Getting to this stage requires a prior visit and the acquisition of a number. A three or four- hour wait each time is common. Even those who clear the hurdles and keep their benefits are worried about the consequences of the swingeing budget cuts that are now inevitable. “If we’re taking some money, maybe it will be reduced, or maybe it will be cut off,” says Nikoleta Maniati, a neatly dressed 64-year-old who was among those waiting. “We don’t know what is happening.” Motioning towards the official on duty, she adds: “We only hope they know.”

Many Greeks have lost faith in their government: the country’s elected representatives are widely viewed as puppets of the debt collectors and bail-out providers, particularly Angela Merkel, the German Chancellor, and Wolfgang Schauble, her finance minister, whose finger-wagging approach has caused great resentment.

The steady impoverishment of a society of 11 million people is turning Greek politics upside down. On the eve of elections due in April, PASOK and New Democracy, the established parties of the Left and Right respectively, have been comprehensively discredited, allowing new movements to spring up and take their support.

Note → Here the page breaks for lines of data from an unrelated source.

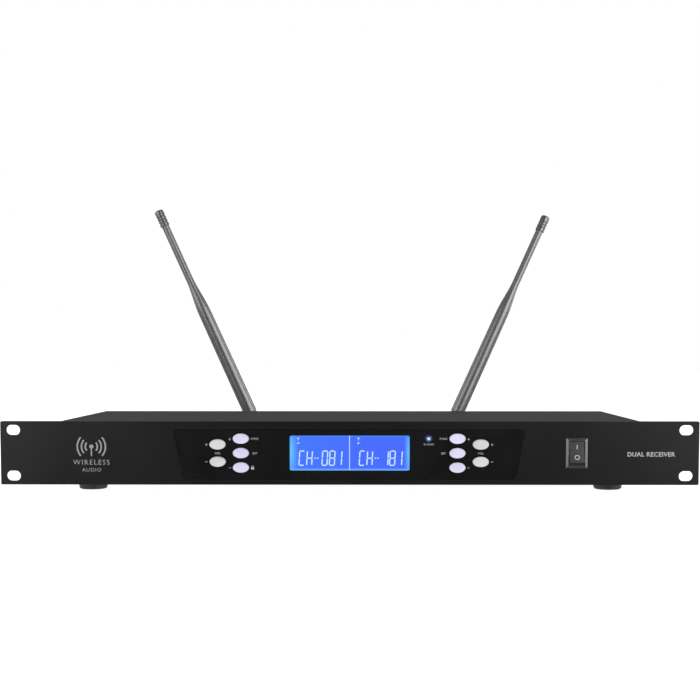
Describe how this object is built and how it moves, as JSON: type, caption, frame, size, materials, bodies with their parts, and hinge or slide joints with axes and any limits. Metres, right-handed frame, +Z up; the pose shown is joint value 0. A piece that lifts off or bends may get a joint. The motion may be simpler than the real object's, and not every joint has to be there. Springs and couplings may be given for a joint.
{
  "type": "wireless microphone receiver",
  "caption": "Black rack-mount dual wireless receiver one unit high, with a blue display in a gloss lens, soft oval keys, a rocker switch, rubber feet and two hinged whip antennas.",
  "frame": {"origin": "centre of the four rack slots, on the rear (mounting) face of the front panel", "axes": "+X to the right as seen from the front, +Y to the rear of the unit, +Z up"},
  "size_m": [0.4826, 0.2693, 0.2195],
  "materials": {
    "panel_black": "satin black powder coat",
    "case_black": "satin black paint on folded sheet",
    "lens_black": "gloss black acrylic",
    "display_blue": "blue backlit liquid crystal, white segments",
    "plated_steel": "zinc plated",
    "diffuser_white": "milky diffuser",
    "key_white": "satin off-white",
    "infrared_clear": "water clear lens",
    "switch_black": "satin black nylon",
    "terminal_brass": "tinned brass",
    "rubber_black": "matt moulded rubber",
    "screw_black": "black zinc",
    "board_green": "green solder mask",
    "component_dark": "moulded epoxy and sleeve",
    "shield_tin": "tinned sheet",
    "cable_grey": "grey ribbon",
    "cable_black": "black jacket",
    "cable_red": "red insulation",
    "nickel": "bright nickel plate",
    "socket_black": "black glass-filled nylon",
    "contact_gold": "gold flash",
    "antenna_black": "semi-gloss flexible sleeve"
  },
  "bodies": {
    "case": {"front_panel": "panel_black", "display_lens": "lens_black", "display_glass": "display_blue", "display_frame": "plated_steel", "display_backlight": "diffuser_white", "tactile_switches": "component_dark", "infrared_lens": "infrared_clear", "power_switch_housing": "switch_black", "power_switch_terminals": "terminal_brass", "chassis_tray": "case_black", "top_cover": "case_black", "front_left_foot": "rubber_black", "front_right_foot": "rubber_black", "rear_left_foot": "rubber_black", "rear_right_foot": "rubber_black", "foot_screws": "plated_steel", "panel_studs": "plated_steel", "panel_nuts": "plated_steel", "cover_screws": "screw_black", "main_board": "board_green", "board_standoffs": "contact_gold", "board_screws": "plated_steel", "board_components": "component_dark", "receiver_modules": "shield_tin", "front_board": "board_green", "front_board_posts": "contact_gold", "ribbon_cable": "cable_grey", "antenna_leads": "cable_black", "power_leads": "cable_red", "antenna_jacks": "nickel", "output_sockets": "nickel", "output_inserts": "socket_black", "socket_contacts": "contact_gold", "output_socket_screws": "screw_black", "mix_jack": "socket_black", "dc_inlet": "socket_black", "socket_nuts": "nickel", "left_antenna_plug": "nickel", "right_antenna_plug": "nickel"},
    "left_volume_up_key": {"left_volume_up_key": "key_white"},
    "left_volume_down_key": {"left_volume_down_key": "key_white"},
    "left_up_key": {"left_up_key": "key_white"},
    "left_set_key": {"left_set_key": "key_white"},
    "left_down_key": {"left_down_key": "key_white"},
    "right_up_key": {"right_up_key": "key_white"},
    "right_set_key": {"right_set_key": "key_white"},
    "right_down_key": {"right_down_key": "key_white"},
    "right_volume_up_key": {"right_volume_up_key": "key_white"},
    "right_volume_down_key": {"right_volume_down_key": "key_white"},
    "power_rocker": {"power_switch_rocker": "switch_black"},
    "left_ring": {"left_antenna_ring": "nickel"},
    "left_swivel": {"left_antenna_knuckle": "antenna_black", "left_antenna_pin": "plated_steel"},
    "left_whip": {"left_antenna_whip": "antenna_black", "left_antenna_cap": "antenna_black"},
    "right_ring": {"right_antenna_ring": "nickel"},
    "right_swivel": {"right_antenna_knuckle": "antenna_black", "right_antenna_pin": "plated_steel"},
    "right_whip": {"right_antenna_whip": "antenna_black", "right_antenna_cap": "antenna_black"}
  },
  "joints": [
    {"name": "left_volume_up_press", "type": "slide", "parent": "case", "child": "left_volume_up_key", "axis": [0, 1, 0], "range_m": [0, 0.0008], "stiffness_N_per_m": 250, "springref_m": -0.001},
    {"name": "left_volume_down_press", "type": "slide", "parent": "case", "child": "left_volume_down_key", "axis": [0, 1, 0], "range_m": [0, 0.0008], "stiffness_N_per_m": 250, "springref_m": -0.001},
    {"name": "left_up_press", "type": "slide", "parent": "case", "child": "left_up_key", "axis": [0, 1, 0], "range_m": [0, 0.0008], "stiffness_N_per_m": 250, "springref_m": -0.001},
    {"name": "left_set_press", "type": "slide", "parent": "case", "child": "left_set_key", "axis": [0, 1, 0], "range_m": [0, 0.0008], "stiffness_N_per_m": 250, "springref_m": -0.001},
    {"name": "left_down_press", "type": "slide", "parent": "case", "child": "left_down_key", "axis": [0, 1, 0], "range_m": [0, 0.0008], "stiffness_N_per_m": 250, "springref_m": -0.001},
    {"name": "right_up_press", "type": "slide", "parent": "case", "child": "right_up_key", "axis": [0, 1, 0], "range_m": [0, 0.0008], "stiffness_N_per_m": 250, "springref_m": -0.001},
    {"name": "right_set_press", "type": "slide", "parent": "case", "child": "right_set_key", "axis": [0, 1, 0], "range_m": [0, 0.0008], "stiffness_N_per_m": 250, "springref_m": -0.001},
    {"name": "right_down_press", "type": "slide", "parent": "case", "child": "right_down_key", "axis": [0, 1, 0], "range_m": [0, 0.0008], "stiffness_N_per_m": 250, "springref_m": -0.001},
    {"name": "right_volume_up_press", "type": "slide", "parent": "case", "child": "right_volume_up_key", "axis": [0, 1, 0], "range_m": [0, 0.0008], "stiffness_N_per_m": 250, "springref_m": -0.001},
    {"name": "right_volume_down_press", "type": "slide", "parent": "case", "child": "right_volume_down_key", "axis": [0, 1, 0], "range_m": [0, 0.0008], "stiffness_N_per_m": 250, "springref_m": -0.001},
    {"name": "power_rock", "type": "hinge", "parent": "case", "child": "power_rocker", "pos_m": [0.157, -0.0005, 0], "axis": [1, 0, 0], "range_deg": [0, 20]},
    {"name": "left_ring_turn", "type": "hinge", "parent": "case", "child": "left_ring", "pos_m": [-0.0805, 0.21, -0.001], "axis": [0, 1, 0], "range_deg": [0, 90]},
    {"name": "left_antenna_swivel", "type": "hinge", "parent": "case", "child": "left_swivel", "pos_m": [-0.0805, 0.22, -0.001], "axis": [0, 1, 0], "range_deg": [-65.7, 39.3]},
    {"name": "left_antenna_fold", "type": "hinge", "parent": "left_swivel", "child": "left_whip", "pos_m": [-0.0805, 0.23, -0.001], "axis": [-0.9114, 0, -0.4115], "range_deg": [0, 90]},
    {"name": "right_ring_turn", "type": "hinge", "parent": "case", "child": "right_ring", "pos_m": [0.0805, 0.21, -0.001], "axis": [0, 1, 0], "range_deg": [0, 90]},
    {"name": "right_antenna_swivel", "type": "hinge", "parent": "case", "child": "right_swivel", "pos_m": [0.0805, 0.22, -0.001], "axis": [0, 1, 0], "range_deg": [-39.7, 65.3]},
    {"name": "right_antenna_fold", "type": "hinge", "parent": "right_swivel", "child": "right_whip", "pos_m": [0.0805, 0.23, -0.001], "axis": [-0.9085, 0, 0.4179], "range_deg": [-7.7, 82.3]}
  ]
}
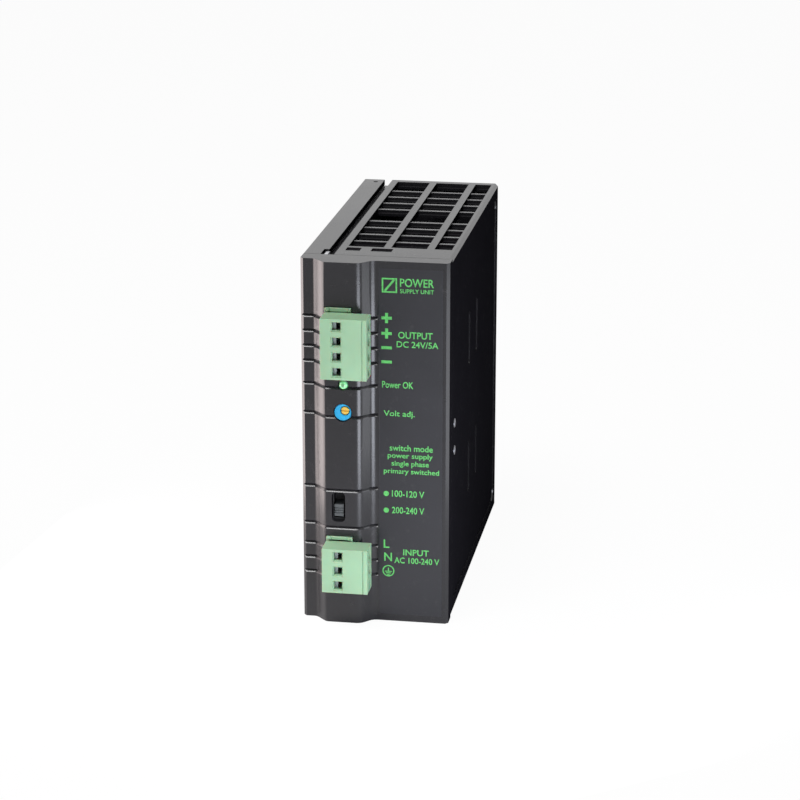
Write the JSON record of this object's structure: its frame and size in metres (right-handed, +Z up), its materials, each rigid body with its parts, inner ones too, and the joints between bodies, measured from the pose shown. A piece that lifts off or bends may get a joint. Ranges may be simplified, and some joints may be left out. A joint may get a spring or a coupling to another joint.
{
  "type": "din rail power supply",
  "caption": "Slim black DIN rail power supply with louvred case, raised front strip, pluggable green screw terminals, selector, trimmer, status lamp and spring-latched rail foot.",
  "frame": {"origin": "centre of the whole part's footprint, at the height of its base", "axes": "+X to the device's right seen from the front, +Y from its front towards the rail, +Z up"},
  "size_m": [0.049, 0.141, 0.124],
  "materials": {
    "black_plastic": "moulded satin charcoal plastic",
    "label_foil": "printed dark foil",
    "terminal_green": "moulded light green plastic",
    "zinc_steel": "zinc plated steel",
    "tinned_brass": "tinned brass",
    "circuit_board": "solder-masked glass epoxy",
    "blue_plastic": "moulded blue plastic",
    "brass": "plain brass",
    "green_lens": "clear tinted lens",
    "switch_black": "moulded black plastic",
    "switch_grey": "moulded dark grey plastic",
    "ferrite": "sintered ferrite",
    "winding_tape": "polyester tape",
    "copper_wire": "enamelled copper wire",
    "capacitor_sleeve": "shrink sleeve",
    "film_box": "moulded box",
    "aluminium": "extruded aluminium",
    "glass_tube": "clear glass tube"
  },
  "bodies": {
    "housing": {"bulk_capacitor_1": "capacitor_sleeve", "bulk_capacitor_2": "capacitor_sleeve", "cover_clip": "zinc_steel", "front_board": "circuit_board", "front_cover": "black_plastic", "front_label": "label_foil", "fuse": "glass_tube", "heat_sink_screw_1": "zinc_steel", "heat_sink_screw_2": "zinc_steel", "housing_shell": "black_plastic", "input_header": "terminal_green", "input_pin_1": "tinned_brass", "input_pin_2": "tinned_brass", "input_pin_3": "tinned_brass", "interference_capacitor": "film_box", "latch_spring": "zinc_steel", "line_choke": "copper_wire", "main_board": "circuit_board", "output_capacitor_1": "capacitor_sleeve", "output_capacitor_2": "capacitor_sleeve", "output_header": "terminal_green", "output_pin_1": "tinned_brass", "output_pin_2": "tinned_brass", "output_pin_3": "tinned_brass", "output_pin_4": "tinned_brass", "output_rectifier": "switch_black", "power_led": "green_lens", "primary_heat_sink": "aluminium", "rail_foot": "black_plastic", "rail_foot_screw_1": "zinc_steel", "rail_foot_screw_2": "zinc_steel", "secondary_heat_sink": "aluminium", "selector_body": "switch_black", "side_cover": "black_plastic", "side_cover_screw_1": "zinc_steel", "side_cover_screw_2": "zinc_steel", "switching_transistor": "switch_black", "transformer_core": "ferrite", "transformer_winding": "winding_tape", "trimmer_body": "blue_plastic"},
    "latch": {"rail_latch": "black_plastic"},
    "selector": {"selector_slider": "switch_grey"},
    "trimmer": {"trimmer_rotor": "brass"},
    "output_plug": {"output_plug": "terminal_green"},
    "output_screw_1": {"output_clamp_screw_1": "zinc_steel"},
    "output_cage_1": {"output_clamp_cage_1": "zinc_steel"},
    "output_screw_2": {"output_clamp_screw_2": "zinc_steel"},
    "output_cage_2": {"output_clamp_cage_2": "zinc_steel"},
    "output_screw_3": {"output_clamp_screw_3": "zinc_steel"},
    "output_cage_3": {"output_clamp_cage_3": "zinc_steel"},
    "output_screw_4": {"output_clamp_screw_4": "zinc_steel"},
    "output_cage_4": {"output_clamp_cage_4": "zinc_steel"},
    "input_plug": {"input_plug": "terminal_green"},
    "input_screw_1": {"input_clamp_screw_1": "zinc_steel"},
    "input_cage_1": {"input_clamp_cage_1": "zinc_steel"},
    "input_screw_2": {"input_clamp_screw_2": "zinc_steel"},
    "input_cage_2": {"input_clamp_cage_2": "zinc_steel"},
    "input_screw_3": {"input_clamp_screw_3": "zinc_steel"},
    "input_cage_3": {"input_clamp_cage_3": "zinc_steel"}
  },
  "joints": [
    {"name": "output_plug_pull", "type": "slide", "parent": "housing", "child": "output_plug", "axis": [0, -1, 0], "range_m": [0, 0.012]},
    {"name": "output_cage_1_draw", "type": "slide", "parent": "output_plug", "child": "output_cage_1", "axis": [-1, 0, 0], "range_m": [0, 0.0015]},
    {"name": "output_screw_1_turn", "type": "hinge", "parent": "output_plug", "child": "output_screw_1", "pos_m": [-0.0023, -0.066, 0.10492], "axis": [1, 0, 0], "range_deg": [0, 1090]},
    {"name": "output_cage_2_draw", "type": "slide", "parent": "output_plug", "child": "output_cage_2", "axis": [-1, 0, 0], "range_m": [0, 0.0015]},
    {"name": "output_screw_2_turn", "type": "hinge", "parent": "output_plug", "child": "output_screw_2", "pos_m": [-0.0023, -0.066, 0.09984], "axis": [1, 0, 0], "range_deg": [0, 1090]},
    {"name": "output_cage_3_draw", "type": "slide", "parent": "output_plug", "child": "output_cage_3", "axis": [-1, 0, 0], "range_m": [0, 0.0015]},
    {"name": "output_screw_3_turn", "type": "hinge", "parent": "output_plug", "child": "output_screw_3", "pos_m": [-0.0023, -0.066, 0.09476], "axis": [1, 0, 0], "range_deg": [0, 1090]},
    {"name": "output_cage_4_draw", "type": "slide", "parent": "output_plug", "child": "output_cage_4", "axis": [-1, 0, 0], "range_m": [0, 0.0015]},
    {"name": "output_screw_4_turn", "type": "hinge", "parent": "output_plug", "child": "output_screw_4", "pos_m": [-0.0023, -0.066, 0.08968], "axis": [1, 0, 0], "range_deg": [0, 1090]},
    {"name": "input_plug_pull", "type": "slide", "parent": "housing", "child": "input_plug", "axis": [0, -1, 0], "range_m": [0, 0.012]},
    {"name": "input_cage_1_draw", "type": "slide", "parent": "input_plug", "child": "input_cage_1", "axis": [-1, 0, 0], "range_m": [0, 0.0015]},
    {"name": "input_screw_1_turn", "type": "hinge", "parent": "input_plug", "child": "input_screw_1", "pos_m": [-0.0023, -0.066, 0.02648], "axis": [1, 0, 0], "range_deg": [0, 1090]},
    {"name": "input_cage_2_draw", "type": "slide", "parent": "input_plug", "child": "input_cage_2", "axis": [-1, 0, 0], "range_m": [0, 0.0015]},
    {"name": "input_screw_2_turn", "type": "hinge", "parent": "input_plug", "child": "input_screw_2", "pos_m": [-0.0023, -0.066, 0.0214], "axis": [1, 0, 0], "range_deg": [0, 1090]},
    {"name": "input_cage_3_draw", "type": "slide", "parent": "input_plug", "child": "input_cage_3", "axis": [-1, 0, 0], "range_m": [0, 0.0015]},
    {"name": "input_screw_3_turn", "type": "hinge", "parent": "input_plug", "child": "input_screw_3", "pos_m": [-0.0023, -0.066, 0.01632], "axis": [1, 0, 0], "range_deg": [0, 1090]},
    {"name": "selector_slide", "type": "slide", "parent": "housing", "child": "selector", "axis": [0, 0, 1], "range_m": [0, 0.003]},
    {"name": "trimmer_turn", "type": "hinge", "parent": "housing", "child": "trimmer", "pos_m": [-0.0093, -0.0608, 0.0741], "axis": [0, 1, 0], "range_deg": [-135, 135]},
    {"name": "latch_slide", "type": "slide", "parent": "housing", "child": "latch", "axis": [0, 0, -1], "range_m": [0, 0.005], "stiffness_N_per_m": 300, "springref_m": -0.002, "deforming": ["latch_spring"]}
  ],
  "couplings": [
    {"joint": "output_screw_1_turn", "follows": "output_cage_1_draw", "rad_per_m": 12566},
    {"joint": "output_screw_2_turn", "follows": "output_cage_2_draw", "rad_per_m": 12566},
    {"joint": "output_screw_3_turn", "follows": "output_cage_3_draw", "rad_per_m": 12566},
    {"joint": "output_screw_4_turn", "follows": "output_cage_4_draw", "rad_per_m": 12566},
    {"joint": "input_screw_1_turn", "follows": "input_cage_1_draw", "rad_per_m": 12566},
    {"joint": "input_screw_2_turn", "follows": "input_cage_2_draw", "rad_per_m": 12566},
    {"joint": "input_screw_3_turn", "follows": "input_cage_3_draw", "rad_per_m": 12566}
  ]
}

One such is Democratic Left, a party founded as recently as 2010, which is now in second place, according to one opinion poll. Fotis Kouvelis, a veteran Left-winger and former cabinet minister who leads the movement, is preoccupied by the unpredictable consequences of national economic trauma.

Despair and powerlessness not only create queues of the desperate outside government benefit offices, and boost the number of callers to a suicide helpline. They could also bolster extremism and discredit democracy itself.

“The majority of society lives in agony, an agony that could create destructive forces for the country,” says Mr Kouvelis in his party headquarters in Athens. “That’s why the elections should not be delayed, so the Greek people are given the chance to decide. I don’t want an economic crisis to become a democratic crisis.”